Paul lui, comprend que ça ne marche pas comme ça. Il vit une conversion sur le
chemin de Damas. L’évènement est considérable : il reçoit l’amour inconditionnel
de Dieu alors qu’il n’avait rien fait pour mériter ça.
Paul découvre qu’il est aimable et aimé, non selon ses mérites, mais selon sa nature
d’enfant de Dieu. Il est aimé d’un amour inconditionnel par son Père, parce qu’il est
ami du Fils. Il est aimé, non selon ses mérites, mais selon les mérites du Fils.
Voilà un premier élément de réponse : quand on croit que l’Église condamne des
comportements, c’est qu’on pense que l’amour de Dieu est conditionné à une vie
morale parfaite. Mais c’est faux ! Archi-faux ! Dieu ne nous aime pas selon nos
mérites ; il nous aime libres !
C’est ce que Paul expérimente. Il écrit aux Galates : « c’est pour que nous soyons
libres que le Christ nous a libéré ». Paul devient vraiment libre parce qu’il comprend
que le Christ l’a libéré sans attendre un quelconque mérite de sa part. Paul découvre
que la liberté n’est pas la quête d’une perfection, mais l’amitié avec le Christ.
Être chrétien, c’est faire cette expérience : nous sommes libres parce que Jésus nous
a libéré de toute condition préalable à son amour.
Vous comprenez la logique : ce n’est pas parce que j’applique le catéchisme
catholique à la lettre que je suis libre et aimé de Dieu ; c’est parce que je sais que
Dieu m’aime hors de tout mérite de ma part que je suis complètement libéré, et cette
liberté me permet de suivre Jésus qui me dis « suis-moi ». Et cette voie de bonheur,
le catéchisme m’aide à en repérer les bornes.
Parce que Dieu m’aime et a donné sa vie pour moi, alors je ne peux plus vivre comme
si ce n’était pas le cas. Je ne peux pas faire n’importe quoi de ma vie, je ne peux pas
ne pas me respecter, je ne peux pas brader ma vie ni celle des autres. Je ne peux pas
accepter les addictions, les mauvaises manières d’aimer, l’instrumentalisation des
autres, leur misère, etc.
Saint Paul est très lucide ! Il dit clairement ce qui se passe quand on ne vit pas de
cette liberté de Dieu : « vous vous mordez et vous dévorez les uns les autres,
prenez garde : vous allez vous détruire les uns les autres ». Quand vous voyez à quel
point nous sommes forts, dans l’Église, pour nous critiquer, nous pointer du doigt,
nous accuser de ne pas penser comme il faut, pour bavarder sur les uns ou les autres…

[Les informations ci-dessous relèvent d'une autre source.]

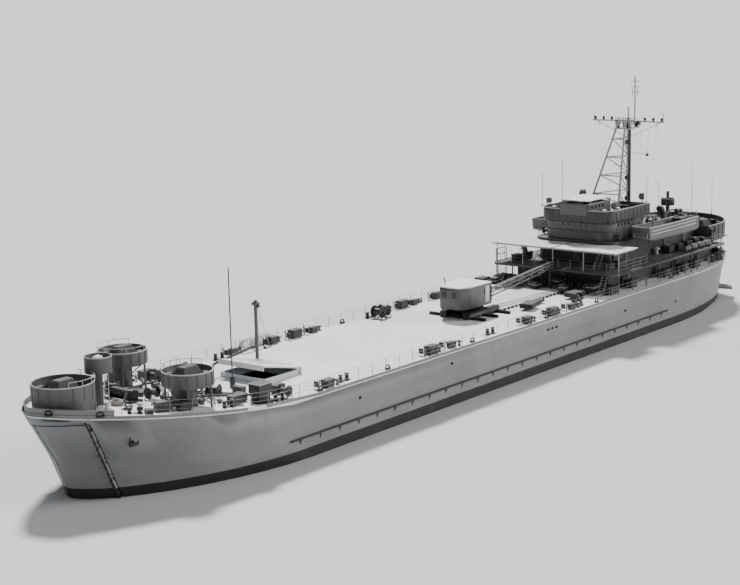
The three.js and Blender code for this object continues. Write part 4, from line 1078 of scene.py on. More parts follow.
@dataclass(frozen=True)
class HullWork:
    """The hull, its bow doors and what is fastened to its sides."""

    bulwark: float = 0.036
    bulwark_start: float = 4.6
    plate: float = 0.006
    moulding: float = 0.0045
    strake: float = 0.0195
    strake_plate: float = 0.0025
    seam_band: float = 0.06
    seam_slack: float = 0.012
    seam_shift: float = 0.015
    lug_pitch: float = 0.055
    shelf_low: float = 0.452
    bracket_pitch: float = 0.24
    eyes: Pair = (4.935, 4.68)
    discharges: tuple[Pair, ...] = (
        (-2.95, 0.52), (-0.48, 0.667), (-0.55, 0.667), (-0.62, 0.667), (1.05, 0.65), (2.3, 0.62), (-1.9, 0.6),
    )

    def brackets(self, side: Side) -> Piece:
        """The knees under a side's shelf."""
        depth, drop, width = 0.02, 0.05, 0.006
        y = side.value * (LINES.half_beam + 0.0004)
        low_z = self.shelf_low - drop
        points = [(-width / 2, y, self.shelf_low), (-width / 2, y + side.value * depth, self.shelf_low),
                  (-width / 2, y, low_z)]
        knee = drafted("knee", points, [], [[0, 1, 2]])
        edit(knee)
        bpy.ops.mesh.extrude_region_move(TRANSFORM_OT_translate={"value": (width, 0, 0)})
        outward(knee)
        low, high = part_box(f"pontoon_shelf_{side.word}")
        count = round((high.x - low.x) / self.bracket_pitch)
        places = [at(low.x + (high.x - low.x) * (index + 0.5) / count, 0, 0) for index in range(count)]
        return copies(f"shelf_brackets_{side.word}", knee, places)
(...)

Nous sommes très forts pour tout ça ! Et bien c’est le signe que nous n’accueillons
pas la liberté que Dieu nous offre et qu’on a encore tous bien du travail en matière
spirituelle.
Je ne dis pas que c’est facile ! C’est souvent l’exercice de toute une vie ! On trébuche,
on se relève, un pas en arrière, trois pas en avant…
Regardez comment Jésus fait dans l’Évangile. Ces hommes veulent le suivre mais
n’y parviennent pas. Ils ne sont pas encore assez libres. Jésus ne leur met pas la
pression ! Il les laisse repartir. Pour le moment ils ne peuvent pas, ils ne parviennent
pas à briser leurs chaînes. Mais quand ils parviendront à se libérer des contraintes
qu’ils se mettent eux-mêmes, alors ils seront vraiment heureux, alors ils seront libres
pour suivre le Christ et aimer comme lui.
Pour nous libérer de nos propres contraintes, de nos chaînes qui nous empêchent de
vraiment répondre au Christ qui nous dit « suis-moi », il n’y a pas 36 solutions : vivre
résolument une vie spirituelle sérieuse.
C’est seulement dans l’amitié profonde avec Jésus, dans la vie quotidienne avec
l’Esprit, dans le dialogue permanent avec le Père, que nous sommes rendus capables
de voir ce qui est bon et de nous libérer de ce qui nous retient.
L’Eucharistie, la confession, la Parole de Dieu, l’oraison, la contemplation, ce ne
sont pas des contraintes pour cathos ! C’est ce qui nous ouvre à une intimité avec
Dieu et à une vie libre. Plus nous serons proches de lui et capables de recevoir sa
miséricorde, plus nous pourrons répondre librement quand il nous dira : « suis-moi ».